Today marks the end of our Advent preparation. On Sunday we will light the white candle at the centre of the Advent wreath, symbolizing the birth of Christ. Love the guest will have arrived. Our spiritual houses may not be as well prepared as we would like. We may not feel ready for God. We may not feel that we have any great calling, or that we have any great gifts to offer. But then again, neither did Mary. All God asked of Mary was to bring Jesus into the world. God will ask the same of us, Christ’s followers, that we leave church and show the light of Christ to the world as Christ’s servants.
Long ago, the Christian writer and mystic Master Eickhardt wrote these words.
We are all meant to be mothers of God.
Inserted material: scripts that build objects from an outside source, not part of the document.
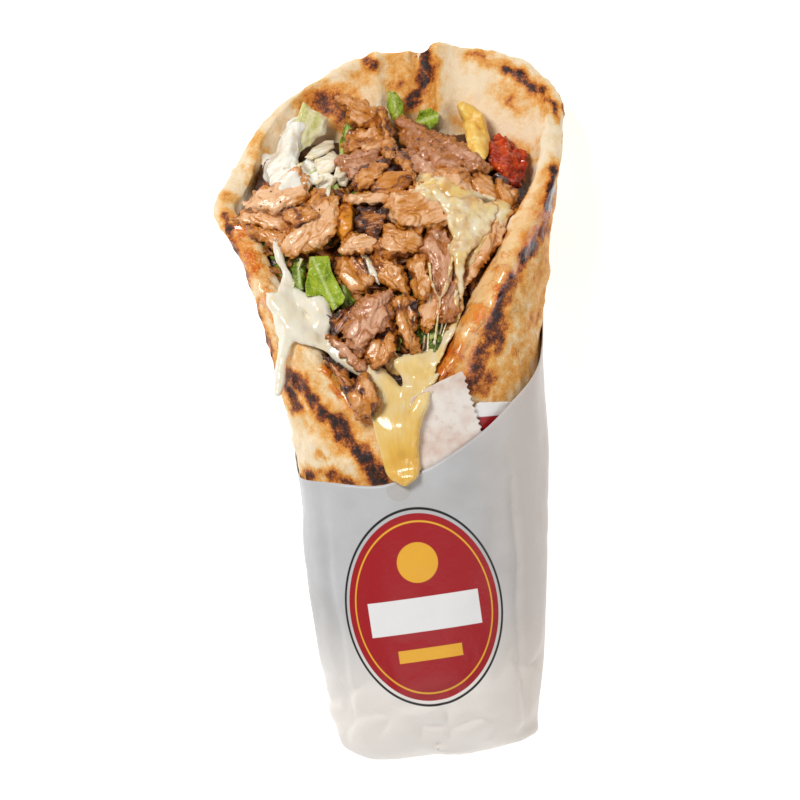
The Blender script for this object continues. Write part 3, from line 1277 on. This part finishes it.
ONIONS, GREEN_ONION = 6, 1
LEAVES, DARK_LEAVES = 9, (5, 7, 8, 9)  # the dark ones lie deep in the filling
for number in range(1, ONIONS + 1):
    slice_of = make_soft_piece(f"onion_{number}", f"onion_slice_{number}", 0.4, 2, 6, 0.45, number)
    finish(slice_of, green_onion if number == GREEN_ONION else onion, "onion", f"onion_{number}")
for number in range(1, LEAVES + 1):
    green = dark_lettuce if number in DARK_LEAVES else lettuce
    finish(make_leaf(number), green, "lettuce", f"lettuce_{number}")
finish(make_soft_piece("potato_fry", "french_fry", 0.5, 5, 5, 0.4, 4), fry, "potato", "potato_fry")
finish(make_soft_piece("golden_bit", "fried_pepper", 0.5, 5, 5, 0.5, 5), pepper,
       "yellow_pepper", "golden_bit")
finish(make_soft_piece("tomato_relish", "tomato_pieces", 0.4, 3, 4.5, 2.2, 6), relish,
       "tomato", "tomato_relish")
finish(make_soft_piece("white_sauce", "yoghurt", 0.5, 14, 9, 1.2, 7), sauce, "sauce", "white_sauce")

# %% [markdown]
# ## Loose shreds, torn leaves and slivers
#
# Small shreds and torn bits of lettuce fill the gaps between the large pieces, and slivers of onion lie
# by the sauce. They repeat and follow a surface, so Geometry Nodes make them: a tree strews a few torn
# shapes over the part of a surface that was painted for it. The result is turned into a plain mesh and
# the modifier is dropped, because the export keeps no instances.

# %% Geometry Nodes that strew shapes over a surface
def new_tree(name, inputs):
    """A geometry tree with these named inputs, and its input node."""
    tree = bpy.data.node_groups.new(name, "GeometryNodeTree")
    tree.interface.new_socket("Geometry", in_out="OUTPUT", socket_type="NodeSocketGeometry")
    tree.interface.new_socket("Geometry", in_out="INPUT", socket_type="NodeSocketGeometry")
    for label, kind, value in inputs:
        tree.interface.new_socket(label, in_out="INPUT", socket_type=kind).default_value = value
    return tree, add(tree, "NodeGroupInput").outputs


def end_tree(tree, geometry, material):
    """Ends a tree: real faces in place of instances, with their material."""
    real = add(tree, "GeometryNodeRealizeInstances", {"Geometry": geometry}).outputs[0]
    coloured = add(tree, "GeometryNodeSetMaterial", {"Geometry": real, "Material": material}).outputs[0]
    add(tree, "NodeGroupOutput", {"Geometry": coloured})


def named_value(tree, name):
    """A value that was painted on the points of the mesh that the tree runs on."""
    return add(tree, "GeometryNodeInputNamedAttribute", {"Name": name}, data_type="FLOAT").outputs[0]


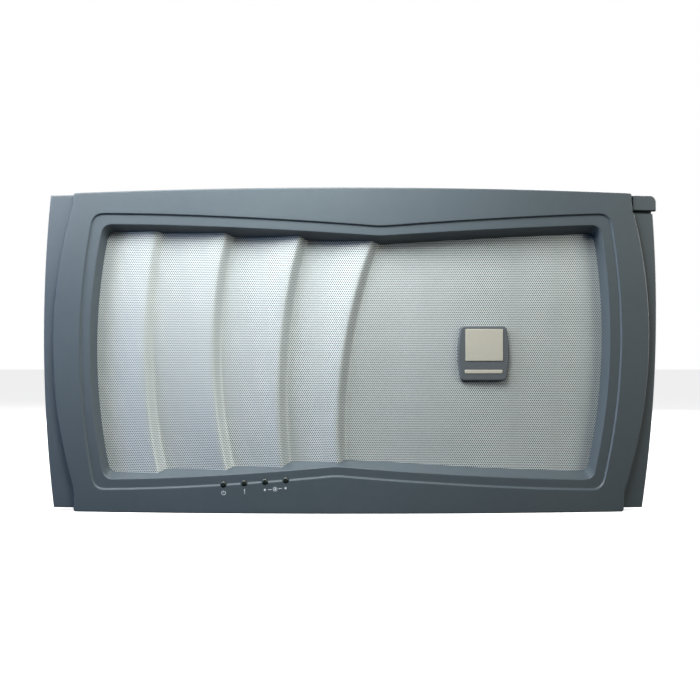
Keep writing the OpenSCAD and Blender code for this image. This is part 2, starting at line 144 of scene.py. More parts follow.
KIND = ["c"] * (NC + 1) + ["t"] * len(TOP_T) + ["c"] * (NC + 1) + ["s"] * len(SIDE_T)
KIND = KIND + KIND


def face_l(z):
    return min(-238.4 + (z - 132.5) ** 2 / 768, -221.4)


def face_r(z):
    return max(240 - (z - 141) ** 2 / 768, 219 + 6.6 * z / 255)


def face_top(x):
    return 257.5 - 2.7 * x * x / (222 * 222)


def face_outline(g, r=2.0):
    """The raised face's outline, drawn in by g, with the same stations as outline()."""
    rr, m = max(r - g, 0.0), max(r, g)

    def arc(cx, cz, a0):
        return [(cx + rr * math.cos(math.radians(a0 - 90 * i / NC)), cz + rr * math.sin(math.radians(a0 - 90 * i / NC))) for i in range(NC + 1)]
    zl, zr = face_top(-221.4), face_top(225.6)
    xl, xr, xbr = -221.4, face_r(zr), face_r(0)
    out = arc(xl + m, zl - m, 180)
    out += [(x, face_top(x) - g) for x in (mix(xl + m, xr - m, t) for t in TOP_T)]
    out += arc(xr - m, zr - m, 90)
    out += [(face_r(z) - g, z) for z in (mix(zr - m, m, t) for t in SIDE_T)]
    out += arc(xbr - m, m, 0)
    out += [(x, g) for x in (mix(xbr - m, xl + m, t) for t in TOP_T)]
    out += arc(xl + m, m, -90)
    out += [(face_l(z) + g, z) for z in (mix(m, zl - m, t) for t in SIDE_T)]
    return out


def ridge_x(k, z):
    return FOLDS[k][0] + (z - FOLDS[k][1]) ** 2 / (2 * FOLDS[k][2])


def up(z):
    return (z - 35) / 190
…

What good is it to me if this eternal birth of the divine Son takes place unceasingly but does not take place within myself? And, what good is it to me if Mary is full of grace if I am not also full of grace? What good is it to me for the Creator to give birth to his Son if I do not also give birth to him in my time and my culture? Then, then, is the fullness of time: When the Son of God is begotten in us.
This Sunday the angel comes to us as he did to Mary and asks us the same question. “How will you bring the love of God in Jesus to the world?” This is how we are all called to serve. And may our answer be, with Mary, “Here am I, the servant of the Lord; let it be with me according to your word”. Amen.